Your one stop site for slightly confused rants and half-assed reviews.
Updates whenever I have both the desire to write and a good idea.
Also, we have always been at war with Oceania.

Sunday, August 30, 2009

Another Cool Concept Ruined

Sometimes films feature antiheroes to be dark and edgy. Other times the hero is made to be actually bad to make some subversive point or just to screw with the audiences preconceived ideas. And then there's the designated hero.

This abomination of poor design occurs when the character in question is said out to be heroic but fails to act this way. David, the protagonist of the movie Jumper, is exceptionally guilty of this. He is supposed to be a good guy but comes off worse than the two villains.


After learning of his ability to teleport he starts robbing banks. Now I'm sure a lot of people would do just the same thing (I probably would too) and by itself bank theft doesn't make David a horrible hero, just a flawed character with all too human urges. If only this was the end.

A timeskip later David his shown having amassed quite a fortune, but this doesn't stop him from petty shoplifting. In almost any other circumstance one could at least argue that it is more convenient to break into a shop in England than return to your home in America for a change of clothes.....but David can freaking teleport. Fairly easily as well. There'll be more on old Davy's broken morals but lets follow his faults as the film shows them.

Perhaps angered by a bad film with a good concept, Samuel motherfucking Jackson enters scene left and curbstomps David. And what does our intrepid hero do now that he is aware of someone who knows who and what he is AND wants to kill him? David proceeds to go back to his hometown and pick up his old flame Millie. So he's a tactical genius as well as a morally upright person.

David and Millie go to Rome. There's nothing like attempted assassination to put you in the mood for a foreign holiday. They also take a commercial air plane. Well David's keeping his power secret right? Too bad he didn't hesitate to hide it when he was showing up an old bully.

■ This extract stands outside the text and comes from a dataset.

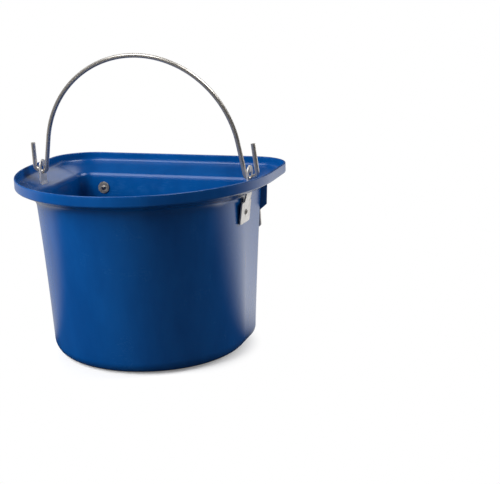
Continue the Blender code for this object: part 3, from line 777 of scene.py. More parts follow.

Another jumper Griffin soon enters the story to save David from some Paladins and deliver cold but sensible advice. Never one to miss an opportunity at being an ass our hero interferes with Griffin's plans and compromises his secret base.

Things get ugly and the Paladins capture Millie. Griffin plans to blow them all up but David stops him; this is traditional hero behaviour. What's not traditional behaviour is deliberately trapping your opponent on a giant powerline. Apparently David wasn't opposed to Griffin killing several people cold bloodedly, just that his girlfriend would be killed as well.

Leaving Griffin to an unknown fate David confronts Samuel motherfucking Jackson and teleports him to the middle of nowhere with no way of contacting anyone. David claims to be 'sparing' him and that he is 'different' [from Griffin and other jumpers]. Theft, being an accessory to murder, and manslaughter are apparently fine but our illustrious protagonist draws the line at outright murder. Touching.

The sad thing is that with some effort either Griffin or the Paladins could have been made into much better heroes. Griffin, and by extension other jumpers, could have been shown as tragic individuals, constricted by laws and concepts enforced by a society that this below them. Alternatively the Paladins could have be shown to be (also) tragic figures, fighting a losing battle against hedonistic beings that upset the foundations of civilisation and science.

But instead we get David, a moron who is supposed to fulfil our fantasies while also being a clichéd movie hero, who manages to successfully do neither.